Cuarenta años ya.
No teníamos ordenadores entonces, y en la radio por la mañana no poníamos las
noticias sino una emisora con
canciones infantiles que distraían a nuestros hijos durante el desayuno. De
modo que nos enteramos por elpais. Salíamos separados, yo acompañaba a mi hija mayor
al colegio Pere Vila y subía a Gran Vía a tomar el autobús 7 para ir a
Editorial Planeta; Carmen, que trabajaba conmigo allí, trajinaba unos minutos
más en casa, llevaba al pequeño a la guardería, y solía coincidir en el mismo
autobús en el que yo ya me había subido. El periódico lo compraba yo, de modo
que aquel día Carmen me encontró blanco como el papel prensa en el 7, y le di a
leer la noticia. El cobrador (entonces había un cobrador en los autobuses, en
lugar de los picabilletes mecánicos; y como su horario de trabajo coincidía con
el nuestro nos veíamos muchos días, y nos saludábamos como viejos conocidos)
metió baza: «Esos animales… ¿Conocían ustedes a alguno de los muertos?» Sí, lo
conocíamos. Francisco Sauquillo. Más aún a su hermana Paca, que estaba bien.
¿Qué digo bien? Pero estaba viva, por lo menos. Y no hacía falta conocer en persona a
ninguna de las víctimas para sentir el cerco sordo de la amenaza, el acecho del
odio. Quienes en aquellos años habíamos asumido un compromiso cívico por el que
estábamos dispuestos a sacrificar expectativas personales y correr riesgos de
cierta importancia, nos dimos cuenta de pronto de que aquel cálculo podía
quedarse muy corto, y el sacrificio personal ser inmensamente mayor de lo que habíamos
previsto. Eso no lo saben los que no lo han vivido, los que nunca han girado la
cabeza en la calle, como cuenta Manuela Carmena, mirando hacia atrás no con ira
sino con miedo justificado de que a algún desalmado se le ocurra marcar otra muesca en su
pistolón a cuenta suya. Desalmado.
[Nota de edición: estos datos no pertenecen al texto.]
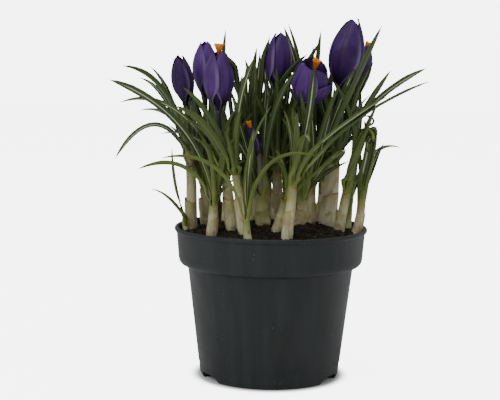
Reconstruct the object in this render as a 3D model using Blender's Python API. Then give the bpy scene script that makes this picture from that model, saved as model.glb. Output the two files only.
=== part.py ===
"""A potted crocus: a 12 cm nursery pot of soil with a clump of shoots, leaves and violet flowers.

Every length in this file is in millimetres until it reaches a mesh, where MM turns it into metres.
The pot stands on z = 0 with its axis on x = y = 0, and the clump is seen from -Y.
"""
import math
from collections import namedtuple

import bmesh
import bpy
import numpy as np

MM = 0.001

# ---------------------------------------------------------------- the plan of the plant

Leaf = namedtuple("Leaf", "tip rise lean width")
Shoot = namedtuple("Shoot", "name foot mouth radius leaves")
Flower = namedtuple("Flower", "name shoot throat tip girth gape spin stigma")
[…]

Incluyo en el calificativo a los pistoleros de ETA, a los de otros grupos izquierdistas decididos a imponer sus principios por el terror. Pero cada cual examine su interior; aquel telón de fondo entre negro y gris sucio de nuestra vida "oficial" no ha desaparecido del todo, su sombra ominosa sigue ocupando algún rincón mal iluminado de la realidad en la que nos movemos.
Un recuerdo sin
rencor, desde aquí, para ese alcalde del PP que se ha negado a colocar una
placa conmemorativa de Atocha en un parque público “para no herir sensibilidades”.
Fuimos un país totalitario durante cuarenta años; algunos rasgos de aquella época permanecen,
inalterables, cuarenta años después.